A number of fields were then linked to these including public finance, economic history and agricultural economics. There was also study of specific techniques

The difficulty was that those fields did not really link together into a coherent universal discipline. Discussions, for example, on the microeconomic foundations of macro constantly foundered.

It took me a while to work out that economics was an analytical process that examined variables and the relationships between them. To my mind, it was not possible to create a single unified discipline because the various fields were concerned with different issues in different time horizons and therefore looked at different questions and variables. Macroeconomic's concern with aggregate movements in the shorter term might give rise to different answers and indeed conflict with answers generated from longer term studies.

The second thing that puzzled me was the conflict between various schools of economics in general and individual competing concepts in particular. The conflict in ideas real enough. However, it seemed to me that the variations between schools linked to differing assumptions and models, while much of the conflict between concepts was more apparent than real. Two apparently competing concepts might both be right depending upon varying circumstances.

I no longer claim to be an economist. I am too out of touch with current thinking. That said, both of the features that once puzzled me are very present in today's discussion, along with a third that is relatively new.

I will deal with the relatively new element first.

Economic policy and indeed a fair bit of economics itself is based on the concept of national economies. In the past, much of the analysis took national economies as a given. To a degree, international trade and investment flows were exogenous factors. Trade theory dealt with flows between countries. We are, I think, still getting our minds around the idea of a global economy with its own dynamics.

Turning now to variations between fields, the global economy is going through a period of fundamental long term change, of tectonic shifts in the main economic plates. By contrast, much economic policy discussion in fora such as the G20 is concerned with macroeconomics and with short term stabilisation. The relationships between that and the longer term trends is not well articulated. Further, the discussion is centred on the first element I mentioned, the nation state and national economies. That's understandable, we are dealing with Governments, but it also acts to conceal broader forces.

Now if we turn to the concept level, we can also see the problem with concepts. To illustrate.

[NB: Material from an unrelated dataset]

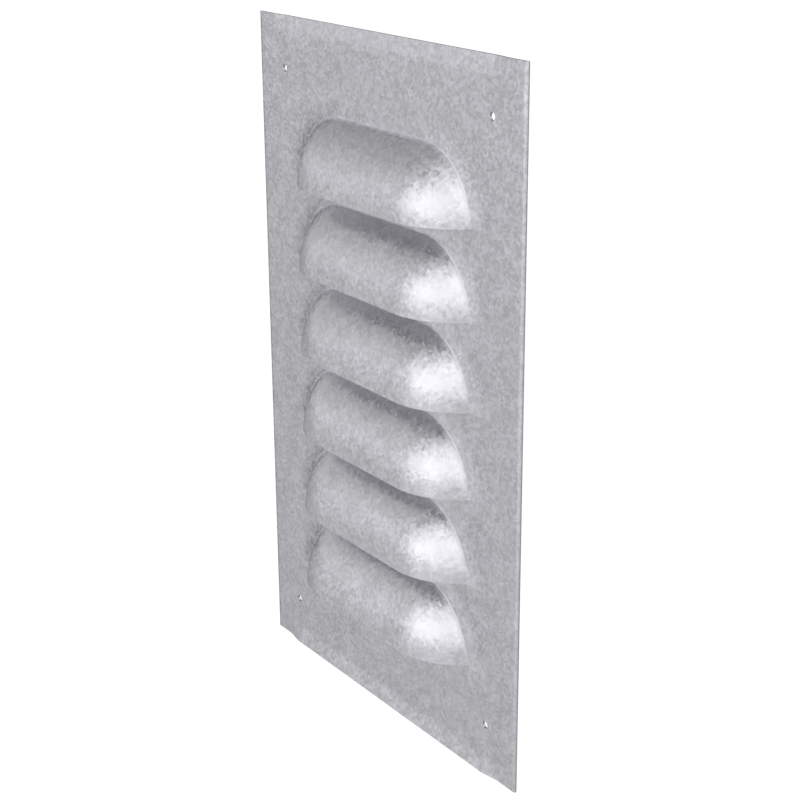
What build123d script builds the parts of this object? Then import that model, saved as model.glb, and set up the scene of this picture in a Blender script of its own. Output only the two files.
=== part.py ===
"""Louvred wall plate, pressed from one galvanised steel sheet.

Six hooded louvres are drawn out of the front and lanced open along their lower edge.
The sheet's top strip leans back to the wall and its bottom strip leans out as a drip edge.
Four holes near the corners take the fixing screws.

X runs across the plate, Z up it, and the front faces -Y.
The origin is the centre of the fixing holes, on the back face of the sheet.
"""
from build123d import *
import math
import os

# Driving dimensions, millimetres
sheet = 1.25                  # thickness of the steel
plate_width = 200.0
plate_height = 320.0
edge_round = 0.75             # soft front edge that the shear leaves

hole_diameter = 3.5
hole_side_inset = 21.5        # from the plate's sides
hole_end_inset = 24.0         # from its top and bottom edges

louvre_count = 6
louvre_pitch = 40.0
louvre_length = 130.0
louvre_height = 32.5          # from the lip up to the crease, and the radius of both ends
louvre_stand_out = 16.3       # of the lip, in front of the sheet
first_lip_drop = 73.1         # from the plate's top edge to the highest lip
lip_lift = 1.0                # how far drawing the metal pulls up the ends of a lip
crease_round = 1.0            # inside of the bend where a louvre leaves the sheet

strip_height = 7.5            # both bent edge strips
top_set_back = 1.2
bottom_set_out = 1.85
strip_inset = 12.5            # flat corner left beside each strip
strip_turn = 9.0              # width over which a strip turns into its corner
strip_bend = 2.5              # length of sheet that each strip's bend takes up

patch_margin = 3.0            # flat sheet around a louvre that is modelled with it
overrun = 5.0                 # how far tools reach past what they cut
pick_margin = 0.01            # how near a plane an edge lies to be picked from it

# Worked out from the above
half_straight = louvre_length / 2 - louvre_height
crown_radius = (louvre_height**2 + louvre_stand_out**2) / (2 * louvre_stand_out)
crown_depth = crown_radius - louvre_stand_out
lip_heights = [plate_height / 2 - first_lip_drop - i * louvre_pitch for i in range(louvre_count)]
hole_places = [
    Pos(i * (plate_width / 2 - hole_side_inset), 0, k * (plate_height / 2 - hole_end_inset))
    for i in (-1, 1)
    for k in (-1, 1)
]


def strip_section(x, side, depth):
    """The sheet cut through at x, from where a strip's bend starts to the strip's edge.

    side is 1 at the top and -1 at the bottom, and depth is how far the strip leans back.
    """
    fold = side * (plate_height / 2 - strip_height)
    half_bend = strip_bend / 2
    lean = depth / strip_height
    rise = side * math.sqrt(1 - lean**2)
    start = (x, 0, fold - side * half_bend)
    end = (x, lean * half_bend, fold + rise * half_bend)
    edge = (x, depth, fold + rise * strip_height)
    bend = TangentArc(start, end, tangent=(0, 0, side)) if depth else Line(start, end)
    back = [bend, Line(end, edge)]
    front = [Pos(0, -sheet, 0) * piece for piece in back]
    cuts = [Line(corner, Vector(corner) - (0, sheet, 0)) for corner in (start, edge)]
    return make_face([*back, *front, *cuts])


def bent_end(side, depth):
    """One end of the sheet: the leaning strip, its two turns and its two flat corners."""
    flat_end = plate_width / 2 - strip_inset
    strip_end = flat_end - strip_turn
    middle = strip_section(-strip_end, side, depth)
    panels = [extrude(middle, amount=2 * strip_end, dir=(1, 0, 0))]
    for hand in (-1, 1):
        flat = strip_section(hand * flat_end, side, 0)
        panels.append(loft([strip_section(hand * strip_end, side, depth), flat], ruled=True))
        panels.append(extrude(flat, amount=strip_inset, dir=(hand, 0, 0)))
    return panels


def blank():
    """The sheared sheet with its two bent ends and soft front side edges."""
    middle = plate_height - 2 * strip_height - strip_bend
    body = Pos(0, -sheet / 2, 0) * Box(plate_width, sheet, middle)
    for panel in bent_end(1, top_set_back) + bent_end(-1, -bottom_set_out):
        body += panel
    upright = body.edges().filter_by(Axis.Z).group_by(Axis.X)
    front_sides = [side.sort_by(Axis.Y)[0] for side in (upright[0], upright[-1])]
    return fillet(front_sides, edge_round)


def punch(radius):
    """The tool that draws a louvre: a round bar with ball ends, sunk behind the sheet."""
    tool = Rot(0, 90, 0) * Cylinder(radius, 2 * half_straight)
    for hand in (-1, 1):
        tool += Pos(hand * half_straight, 0, 0) * Sphere(radius)
    return Pos(0, crown_depth - sheet, 0) * tool


def slab(low, high, front, back):
    """A block as long as a louvre patch, between two heights and two depths."""
    width = louvre_length + 2 * patch_margin
    return Pos(0, (front + back) / 2, (low + high) / 2) * Box(width, back - front, high - low)


def lip_relief(reach):
    """What the lifted ends of a lip leave out, in front of the sheet."""
    start = (half_straight, -sheet, 0)
    tip = (louvre_length / 2 + patch_margin, -sheet, lip_lift)
    below = [(x, -sheet, -overrun) for x in (tip[0], start[0])]
    outline = TangentArc(start, tip, tangent=(1, 0, 0)) + Polyline(tip, *below, start)
    end = extrude(make_face(outline), amount=reach, dir=(0, -1, 0))
    return end + mirror(end, Plane.YZ)


def crease_edges(body, depth):
    """The bend, at one depth, where a louvre leaves the sheet: its top and its two ends."""
    on_face = body.edges().filter_by_position(Axis.Y, depth - pick_margin, depth + pick_margin)
    top = on_face.sort_by_distance((0, depth, louvre_height))[0]
    ends = on_face.filter_by(GeomType.CIRCLE).sort_by(SortBy.LENGTH)[-2:]
    return [top, *ends]


def louvre_patch():
    """A patch of sheet with one louvre drawn out of it, its lip at height zero."""
    top = louvre_height + patch_margin
    reach = louvre_stand_out + overrun
    dome = punch(crown_radius) & slab(0, top, -sheet - reach, -sheet / 2)
    hollow = punch(crown_radius - sheet) & slab(0, top, -sheet - reach, overrun)
    patch = slab(-patch_margin, top, -sheet, 0) + (dome - lip_relief(reach)) - hollow
    patch = fillet(crease_edges(patch, -sheet), crease_round)
    return fillet(crease_edges(patch, 0), crease_round + sheet)


def louvred_plate():
    """The whole pressing."""
    body = blank()
    window = slab(-patch_margin, louvre_height + patch_margin, -overrun, overrun)
    patch = louvre_patch()
    for z in lip_heights:
        body -= Pos(0, 0, z) * window
        body += Pos(0, 0, z) * patch
    drill = Rot(90, 0, 0) * Cylinder(hole_diameter / 2, 2 * overrun)
    for place in hole_places:
        body -= place * drill
    return body


os.makedirs("parts", exist_ok=True)
export_step(louvred_plate(), "parts/louvred_plate.step")
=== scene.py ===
"""Galvanised louvred wall plate in a soft white studio.

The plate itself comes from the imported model. This file gives it its zinc finish, then sets the
floor, the light and the camera round it. Lengths are in metres and the plate's front faces -Y.
"""
import math

import bpy
from bpy.props import FloatProperty, FloatVectorProperty, IntProperty, PointerProperty
from bpy.types import Operator, Panel, PropertyGroup
from mathutils import Matrix, Vector


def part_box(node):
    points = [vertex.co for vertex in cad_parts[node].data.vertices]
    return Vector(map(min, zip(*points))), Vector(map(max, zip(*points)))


bl_info = {
    "name": "Louvred wall plate",
    "version": (1, 0, 0),
    "blender": (4, 5, 0),
    "location": "3D View > Sidebar > Louvred plate",
    "description": "Gives a louvred steel plate its galvanised finish and sets up its studio",
    "category": "Object",
}

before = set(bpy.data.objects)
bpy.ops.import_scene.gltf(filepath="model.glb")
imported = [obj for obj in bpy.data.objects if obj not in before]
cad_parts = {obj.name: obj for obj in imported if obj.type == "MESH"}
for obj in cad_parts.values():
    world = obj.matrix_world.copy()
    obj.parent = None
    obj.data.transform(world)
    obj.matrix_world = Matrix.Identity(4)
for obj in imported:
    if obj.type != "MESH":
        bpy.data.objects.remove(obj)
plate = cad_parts["louvred_plate"]
plate_low, plate_high = (Vector(corner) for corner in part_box("louvred_plate"))
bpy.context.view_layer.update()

# Kinds of socket, and sockets that a node's names don't tell apart
NUMBER = "NodeSocketFloat"
VECTOR = "NodeSocketVector"
MIX_FACTOR, MIX_FIRST, MIX_SECOND, MIX_COLOUR = 0, 6, 7, 2
FIRST_SHADER, SECOND_SHADER = 1, 2
WHITE = (1.0, 1.0, 1.0, 1.0)

# The coat
NOISE_MIDDLE = (0.5, 0.5, 0.5)
NOISE_SPREAD = 2.0               # brings noise round its middle to between -1 and 1
CRYSTAL_WANDER = 0.2             # how far a crystal's border strays, as a share of its size
FINE_DETAIL = 1.0                # of the noise behind the borders and the hollows
CLOUD_DETAIL = 4.0
CLOUD_ROUGHNESS = 0.6
CLOUD_RANGE = (0.3, 0.7)         # noise in the darkest and the lightest patches
CUT_EDGE_SLOPES = (0.1, 0.3)     # how far a face looks forward or back: bare steel, full coat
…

Says Law used to be summarised as supply creates its own demand. If there is surplus supply, prices will fall. As they do, demand will increase until finally the surplus supply disappears. As a general statement, that's pretty true. However, Say's Law cannot explain why there should be economic cycles, nor can it explain the catastrophic failure of the Great Depression.

Keynes addressed a different question, attempting to show how an economy could go into down turn.

By definition, savings and investment are always equal. If people decided to save more this feeds into reduced consumption. As a consequence, inventories rise. Savings and investment are still equal, but investment now includes increased stocks. As inventories rise, firms reduce production, reducing economic activity. Incomes fall, leading to a fall in savings. Savings and investment remain equal.

Now according to Say's Law, an increase in savings means an increase in loanable funds that in turn will reduce interest rates. A fall in interest rates leads to increased investment adding to demand. This increased investment balances the increase in savings. Both savings and investment are higher, with final demand shifting from consumption to production goods. Keynes defined circumstances, the liquidity trap, under which this might not occur. In these circumstance, Government spending whether on consumption or investment could act as a circuit breaker, bringing planned savings and investment back into balance.

I accept that this is a fairly simplistic explanation. However, it draws me to my puzzle in considering competing concepts. You see, both Say's Law and the Keynsian concepts are based on mechanical relationships. Both may be true and equally false depending upon the circumstances.

I don't have time this morning to discuss the implications of the points I am trying to make in this post. Further, aspects of my thinking are still cloudy. Still, my feeling is that a fair bit of the economic policy discussion that's around at the moment actually misses key points. Further, where the points are there, they are not properly integrated in a way that this dummy at least can understand.

I may be wrong, of course. I said that I no longer claim to be an economist! However, I will try to amplify my arguments a little later.


I hadn't seen Nicholas Gruen's What’s wrong with ‘Freshwater economics’? (Hint: it is absurd). at the time I wrote this post. It deals with similar underlying issues. 


Evan said...

Hi Jim, I think a lot of the problem with the conflicts is that different values are being processed as if they were ideas.

Also the models tend to assume good information - which may not be readily available to people.

Also the shift by stock markets to trading futures could mean that the nature of this trading has changed. It makes very clear that money is trust - a relationship not a thing. (Thus the GFC was about valuing of risk not too much or not enough money.)

Looking forward to hearing more of what you have to say in this post.

Jim Belshaw said...

Evan, that's an interesting comment on values being processed as though they were ideas. I think that you are right.

Your other points are interesting too. Information is a problem, as is adjustment time. And the shift from money to risk valuation is not one I had thought of.

In today's post, I make reference to the impact of insecurity on savings rates. This has both structural (a tendency to increase savings rates) and cyclical (savings rates increase during the early parts of an upturn as people go back into work) effects.